For the third of this year’s Proms at … Cadogan Hall, we were treated to a solo recital from the oud virtuoso, Joseph Tawadros. Tawadros was born in Egypt, but grew up in Australia, and is now mostly based in London. Classically trained, he has taken the oud (the Arabic lute), into new genres and styles, whilst still respecting and drawing upon its 5000-year old traditions – in his own words, he strongly believes the oud “is capable of saying something in different genres and cultures”. He is clearly a highly accomplished musician, and his phenomenal virtuosity allows him to turn the oud into a Spanish guitar, a rock guitar and even a banjo, as well as showing off the instrument’s Arabic roots.

Joseph Tawadros © Daniel Sponair
Joseph Tawadros
© Daniel Sponair

Tawadros also does a fine line in comedy in his introductions. Artist David Shrigley has said “it’s difficult in the serious world of fine art to have a comic voice. People just find it really confusing: irony is one thing but outright comedy is another”. However, Tawadros’ comic interludes are genuinely entertaining and often revealing. His humour and self-deprecation are disarming, if occasionally in danger of asking us to take him less seriously, which would do him a great injustice. Yet he manages to gently challenge expectations of image, accent and culture, through his jokes about his own Australian accent, and he even treated us to brief versions of Land of Hope and Glory and Rule Britannia with added quartertones – surely a cheekily knowing challenge to their nationalistic, flag-waving associations. A vision in orange and black – apparently this was a debut for his latest, bright orange fez – his presence alone on the expansive Cadogan Hall stage, with only his beautiful oud to hide behind, was as captivating as his performance.

Yet there were moments of import and passion too, such as his introduction to Heal, in which he offered the audience the opportunity to reflect on those that have been important to us, and those that perhaps we have lost. He also included a plea for compassion for people who are “doing it tough” (struggling), both in this country and elsewhere. With this in mind, the repeated patterns and simple melody took on an especially meditative and contemplative quality, and the singing melody took on a particularly poignant, improvisatory feel, with Tawadros holding us in the extended silence at the end. He also said of his Permission to Evaporate, written following the death of both of his parents, that it invoked the feeling of wanting to escape the familiar following the loss of loved ones, and the sad, winding melody over a simple bass pattern, varied through repetition was indeed transcendent.  

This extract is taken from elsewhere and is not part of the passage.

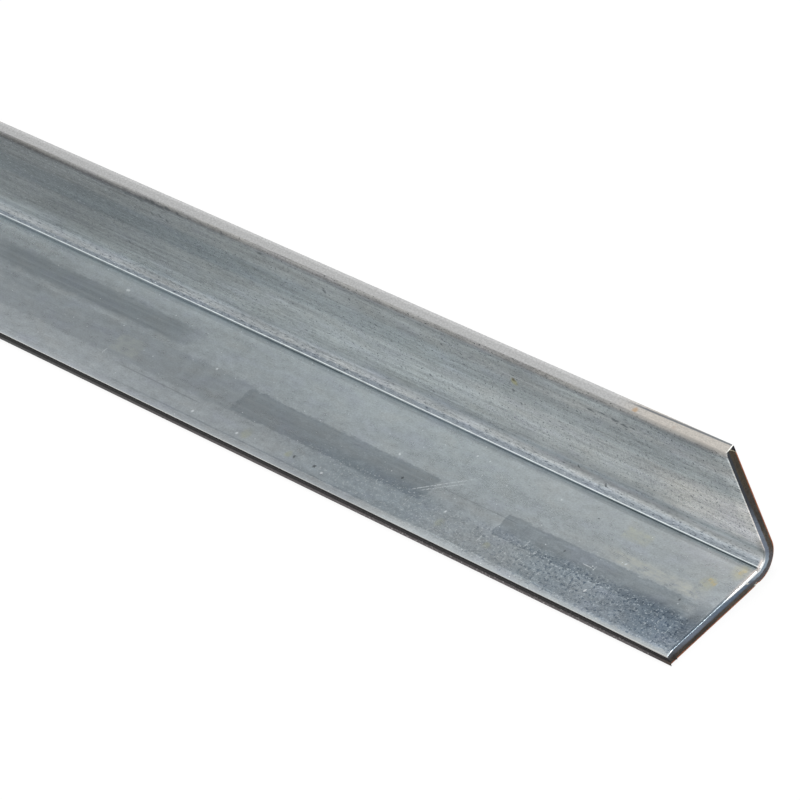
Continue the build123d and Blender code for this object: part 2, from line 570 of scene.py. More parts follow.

From the opening improvisatory Taqasim Kord, through the haunting harmonics of Constellation, to the mournful, decorated rising and falling scales, building to a rocky bass riff and insistent strumming, before a final slow fade and slide in Work, its title drawn from a poem by Lebanese poet Kahlil Gibran, Tawadros took us through a wide range of styles and techniques. Yet there is always a core of Arabic scales and harmonies in all his pieces. In Gare de l’Est, inspired by the bustling Paris station, there are blues and jazz inflections, and the rapid fingerwork and strumming almost sounds like a train at one point, but the Arabic roots of the music here can’t be mistaken. 

Jessica Wells, like Tawadros, grew up in Australia, having been born in Florida. The third new commission from a woman for this year’s BBC Proms at … Cadogan Hall, Well’s Rhapsody for solo oud followed on from previous work with Tawadros, orchestrating his recent Oud Concerto for the Melbourne Symphony Orchestra, and working with him on the soundtrack for the film Ali’s Wedding. Her new piece, Rhapsody for Oud, was indeed rhapsodic, with fleeting moments of effect strung together in a loose but engaging way. A repeated pattern over a drone note, sliding chords, a faster rhythmic section, and note-bending harmonies build to a rapid flourish. Tawadros confessed afterwards to having played this faster than previously (achieving “a new PB!”), and the conclusion certainly had a frenetic, virtuosic feel. 

Tawadros introduced his encore, Bluegrass Nikriz, with an explanation of its combination of the blues and Arabic ‘nikriz’ scales, as ever with humour, and an amusing digression on the “theatre of music”. But the encore itself, from an album he recorded with banjo player Bela Fleck (Chameleons of the White Shadow), raised the energy levels with its new heights of virtuosity, lightening fingerwork and rhythmic strumming seamlessly switching between and blending bluegrass and Arabic music. A perfect conclusion to a performance that was all about challenging perceptions – of culture, identity and, of course, the oud itself.